One does not clearly understand what is meant by the talk of a national language. Mr. C. Rajagopalachairar, the protagonist of the movement in the south, would have it as the State language for future India. He says, “The intelligentsia of India must therefore undertake the duty of carrying out the will of the people and manage central affairs as well as provincial matters.” He asks, “Can the deliberations of the Central Assembly and the transactions of the high officers of state and others exercising authority in the central government be permitted to be done in English?” And in answer he says “obviously not, if we desire democracy to be true in fact as well as in form – if we do not want educated men to be appointed to places of power and influence and conduct their affairs apart from the people and the electorate”. In his scheme of nationalism and democracy, there is place for the mother tongues as well as for English which latter he calls the language of international commerce.

This argument is high sounding, but one does not understand as to what it leads to excepting the enforcement of Hindi on South Indians. Mr. Rajagopalachariar refers to the Nehru Constitution, which is vague and grotesque, complex in its provisions relating to the lingua franca. There is place for Hindi and Urdu and also English in the Nehru millennium.

Let us now consider the argument put forth in favour of a language of state, calculated to establish democracy in fact as well as in form. First of all, democracy is said to be the rule by the intelligentsia. The intelligentsia everywhere and much more so in our country vigorously exploit the people in the interest of the classes to which they belong. For democracy to be real, therefore, the people at large should participate in the Government. An illiterate population is unfit for democracy. The task before the Nation-builder is therefore mass education and the eradication of illiteracy. As long as we accede the necessity for the study of three languages on the part of anyone aspiring to participate in the government of his country, you only extend the period of exploitation and unscrupulousness on the part of the intelligentsia.

If illiteracy is to be obliterated among the people, the advocacy of the study of three languages is a menace. There must be one common language for the classes and the masses alike which will completely satisfy our secular needs. The problem of the multiplicity of scripts must also be tackled. There is no necessity for so many scripts while the genius of all the scripts in the country employed in uniting the different languages is the same. The scripts of all of them are unscientific. They share the complexity of the picture scripts without their art and the multiplicity of all primitive inventions. The languages have a tendency to multiply even in this age of quick locomotion and news transmission because of our devotion for the mother tongues, sister tongues, king’s tongues and international tongues. In a perfect scheme of democracy therefore there is no place for so many tongues. If illiteracy is to be removed, the “Divine Nagari” and the “holy Arabic” scripts cannot be of any use. We must agree on the adoption of universal script so scientifically revised that one can learn it in a few hours time. The feat is not impossible.
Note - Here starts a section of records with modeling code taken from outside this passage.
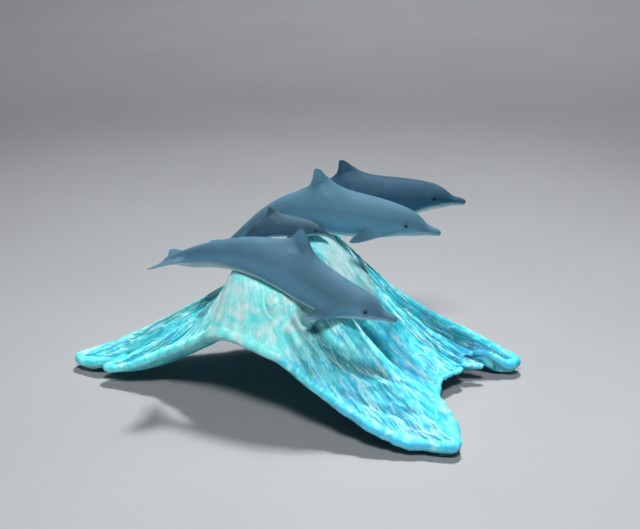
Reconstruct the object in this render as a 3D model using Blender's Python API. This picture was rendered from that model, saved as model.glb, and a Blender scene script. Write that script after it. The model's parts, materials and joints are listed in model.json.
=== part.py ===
"""Dolphin pod figurine: three adult dolphins and a calf, cast and airbrushed, that leap over a wave
carved from one piece of root wood. The wave stands on three clear bumper pads.

Units are metres and +Z is up. The dolphins swim towards +X and the open arch of the wave faces -Y.
The origin is on the surface that the figurine stands on, under the middle of its bounding box."""

import math

import bmesh
import bpy
import numpy as np
from mathutils import Vector
from mathutils.geometry import tessellate_polygon

# The gap that two solids keep where they are glued or rest on each other.
GLUE_GAP = 0.0003

# Points of a mesh that are closer than this are one point.
SAME_POINT = 1e-6

# Bumper pads, one under each foot of the wave: its name, the foot, and how far in from the middle line
# of the foot's round tip it sits. The lower edge is round, with points at these turns in degrees.
PAD_RADIUS = 0.005
PAD_HEIGHT = 0.0024
PAD_EDGE = 0.0008
PAD_SIDES = 16
PAD_EDGE_TURNS = (-45, 0)
PADS = (
    ("pad_left", "left_foot", 0.0060),
    ("pad_front", "front_foot", 0.0067),
    ("pad_right", "right_foot", 0.0079),
)

# Each foot has a flat sole above its pad. It is wider than the pad by the margin, and the underside
# rises from it over the run-out.
SOLE_HEIGHT = PAD_HEIGHT + GLUE_GAP
SOLE_MARGIN = 0.002
SOLE_RUNOUT = 0.012

# The crest of the wave, from its near end to its far end. Each row has a point of its middle line,
# the way from there to its right edge, and the headings in degrees of the spokes that start at its
# right edge and at its left edge.
CREST = (
    ((-0.038, -0.042, 0.0995), (0.016, -0.0045, -0.0045), -65, 210),
    ((0.0013, -0.0005, 0.1180), (0.006, -0.001, -0.001), -5, 160),
    ((0.0013, 0.0525, 0.1095), (0.004, -0.001, 0.0), 50, 115),
)
CREST_END = 0.004
CREST_THICKNESS = 0.046

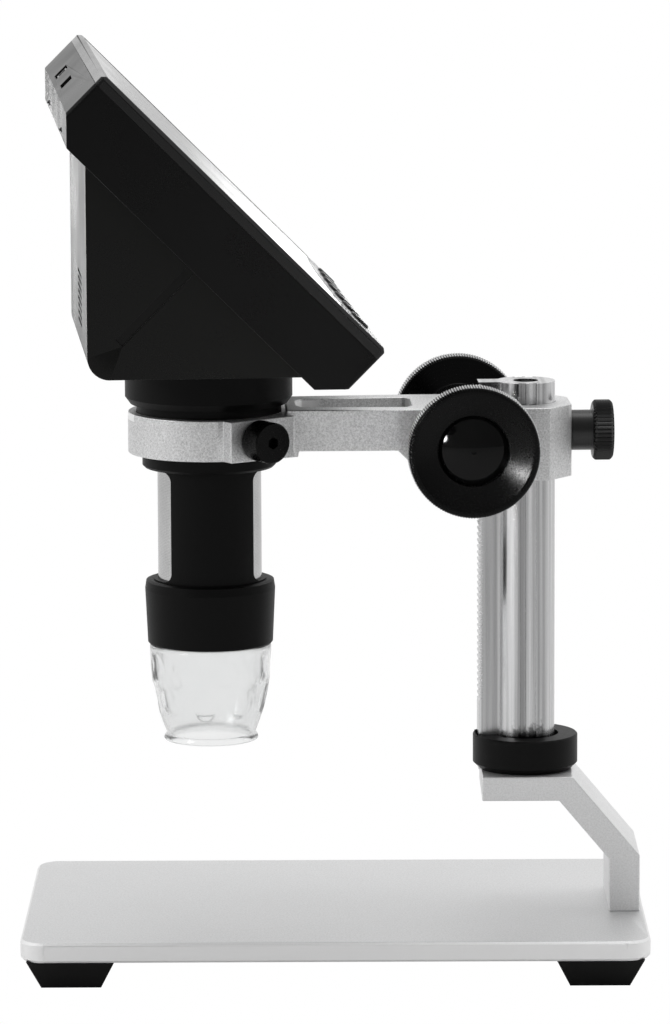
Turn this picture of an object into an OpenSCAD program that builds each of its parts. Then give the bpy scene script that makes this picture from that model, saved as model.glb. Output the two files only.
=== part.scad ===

We should build up a language which will be a synthesis of all the Indian languages but devoid of the confusing complexity of their grammar. As a first step we should decide on the adoption of universal script capable of writing down all the existing Indian languages. We should start and persistently push forward a movement for the attainment of common language in the near nature. The common language will be ushered in by a process of gradual evolution. No existing language however “national” its pretensions, will be suitable as the common language for the future.